We've found that in this case, and in the others above it, the fancy name gets real results.
Euro is in. Look at most fiberglass boats in this guide and you'll see soft, sculpted lines in the profiles. This trend has taken shape because of advances in how boats can be cured and pulled from molds in the factories. Used to be anything fiberglass was pretty square out of necessity.
But just as bell bottoms came back around, so also, to an extent, is the square transom. Now considered retro, the flat back has found a new groove thanks to Bayliner's Explorer series. The design is as practical as a denim jacket because it puts more space in the boat than a rounded transom with a swim platform. That's probably why it's most popular in cold-water regions like Maine, the Great Lakes and Seattle, where comfort not only trumps fashion but sometimes becomes fashionable.
9 Terms for Laymen
Planing Hull - A hull designed to ride across the top of the water, rather than plow through it (as does a displacement hull like a pontoon).

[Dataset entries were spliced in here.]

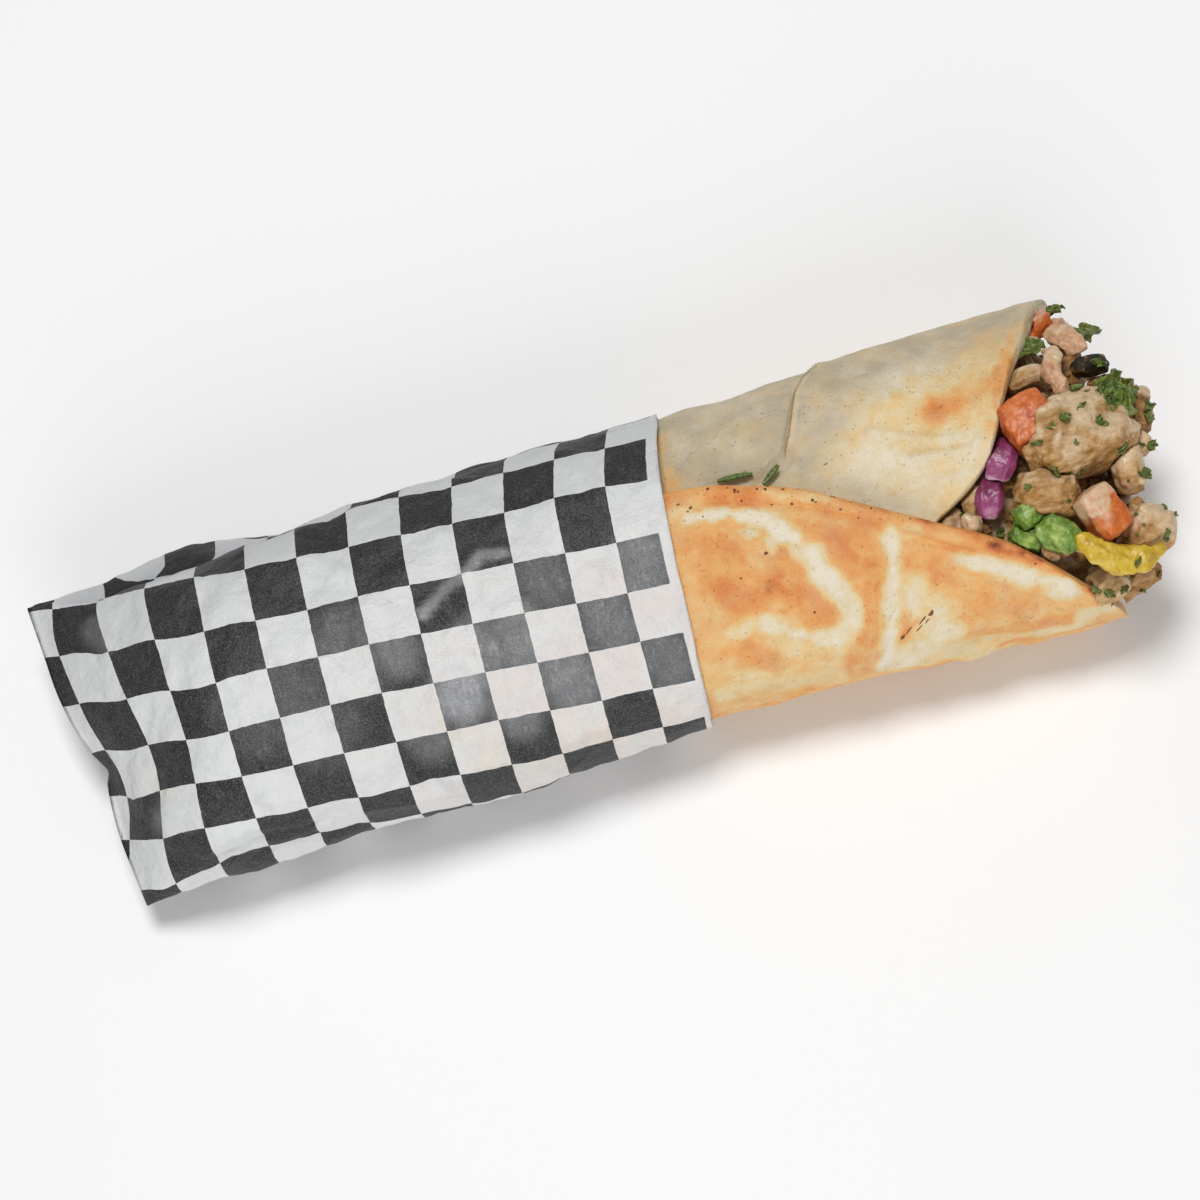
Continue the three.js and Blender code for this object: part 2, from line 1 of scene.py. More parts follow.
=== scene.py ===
"""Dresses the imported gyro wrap: a printed paper sleeve, toasted flatbread and its filling.

Forms are worked out in millimetres in the wrap's own frame: x runs along the roll from the closed end of
the sleeve, and "turn" goes round it in degrees, 0 on the far side, 90 on top and 180 on the near side.
"""
import json
import math

import bpy
import numpy as np
from bpy.props import FloatProperty, FloatVectorProperty, PointerProperty
from mathutils import Matrix, Vector, noise
from mathutils.bvhtree import BVHTree

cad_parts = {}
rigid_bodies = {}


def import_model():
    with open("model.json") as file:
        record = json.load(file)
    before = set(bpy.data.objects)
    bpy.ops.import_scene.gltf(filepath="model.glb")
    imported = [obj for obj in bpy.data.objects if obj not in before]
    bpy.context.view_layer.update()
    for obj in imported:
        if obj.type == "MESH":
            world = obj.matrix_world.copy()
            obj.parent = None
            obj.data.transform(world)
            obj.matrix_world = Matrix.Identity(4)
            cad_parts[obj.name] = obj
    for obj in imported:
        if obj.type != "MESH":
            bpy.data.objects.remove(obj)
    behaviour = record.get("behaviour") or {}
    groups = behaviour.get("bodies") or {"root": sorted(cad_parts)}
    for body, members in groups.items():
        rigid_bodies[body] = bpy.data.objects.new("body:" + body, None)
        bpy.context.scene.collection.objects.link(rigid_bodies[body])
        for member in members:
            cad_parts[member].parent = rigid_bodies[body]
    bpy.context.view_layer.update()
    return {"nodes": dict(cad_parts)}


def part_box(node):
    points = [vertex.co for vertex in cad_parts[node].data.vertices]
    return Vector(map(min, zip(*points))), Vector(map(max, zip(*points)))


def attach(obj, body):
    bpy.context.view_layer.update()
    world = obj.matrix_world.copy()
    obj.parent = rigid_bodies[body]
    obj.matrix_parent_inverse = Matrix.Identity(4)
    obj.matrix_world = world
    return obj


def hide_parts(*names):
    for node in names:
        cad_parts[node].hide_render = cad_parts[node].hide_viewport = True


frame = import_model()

bl_info = {
    "name": "Gyro Wrap",
    "version": (1, 0, 0),
    "blender": (4, 5, 0),
    "location": "View3D > Sidebar > Gyro Wrap",
    "description": "A gyro wrap of toasted flatbread, meat and salad in a checkered paper sleeve",
    "category": "Object",
}

MM = 0.001

# ---- The roll, as the solids have it (mm and degrees) ------------------------------------------
ROLL_HALF_HEIGHT = 23
ROLL_CENTRE_Z = 21.5
OVAL_POWER = 2.2
HALF_WIDTH = ((0, 40.3), (90, 40.3), (150, 39), (190, 39.8), (225, 41.8), (256, 42))
CENTRE_Y = ((0, 0.9), (90, 0.9), (150, 0.6), (190, 0), (225, -1.2), (256, -2.2))

SLEEVE_LENGTH = 150
SLEEVE_STATIONS = (30, 40, 52, 66, 82, 98)  # rings of the solid where its near side is widest
PAPER_WALL = 0.8
SLEEVE_GAP = 0.5
END_GAP = 1.4
CREASE_HEIGHT = 0.8
SEAL_HALF_WIDTH = 38.7
SEAL_CENTRE_Y = 0.9
SEAL_X = ((0, -4.3), (0.35, -3), (0.5, -0.3), (0.58, 2), (1, 2.6))
SEAL_FAR_Z = 25
SEAL_NEAR_Z = 11
GUSSET_FOLD = 5
GUSSET_X = 32
GUSSET_REACH = 32
GUSSET_TURN = -8
GUSSET_SPREAD = 26
MOUTH_NEAR_X = 145.2
MOUTH = (
    (0, 155.2), (34, 154.3), (51, 152.4), (66, 150.8), (76, 149.9), (88, 148.9), (97, 148.1), (110, 147.5),
    (121, 147), (138, 146.1), (160, 145.7), (180, 145.3),
)
TAPER_FAR = 58
TAPER_NEAR = 27

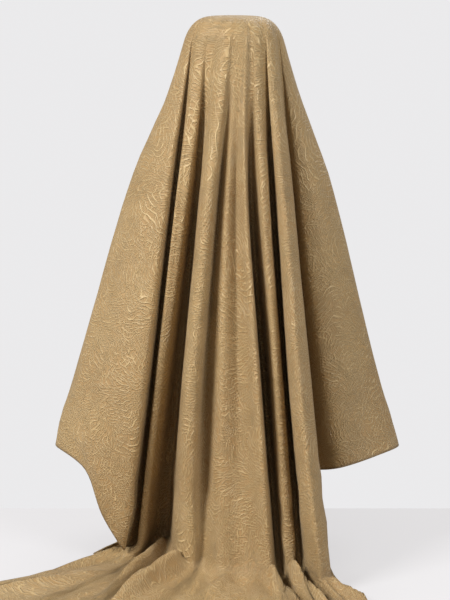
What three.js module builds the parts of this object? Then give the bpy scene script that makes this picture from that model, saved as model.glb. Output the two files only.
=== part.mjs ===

Stepped Hull - A hull with a trough that runs from the outer chine all the way to the keel, creating separate forward and aft surfaces. The junction of the two appears as a stair step.
Tri-Hull - A V-hull with two additional outside hulls; also called gull-wing hull. This might be found in a deck boat or catamaran.
V-Hull - A boat with a pointed bow and V-shaped bottom, at least in its forward section, for cutting through the water and softening the ride.
Chine - Where the side of the boat transitions to the bottom of the boat, creating a corner. The sharper the corner, the "harder" the chine and the stronger the bite in turns.
Reverse Chine - A two-corner chine; before the bottom meets the side, it forms an upside-down V-shape to deflect spray away from the boat.
Keel - The centerline, or spine, of a boat. The sharper the keel's angle (deadrise), the softer the ride -- though sometimes at a cost in speed.
Pad - A flat or nearly flat area on the running surface toward the back of the boat.
Strakes - Horizontal or nearly horizontal lengthwise surfaces that help lift the boat onto plane.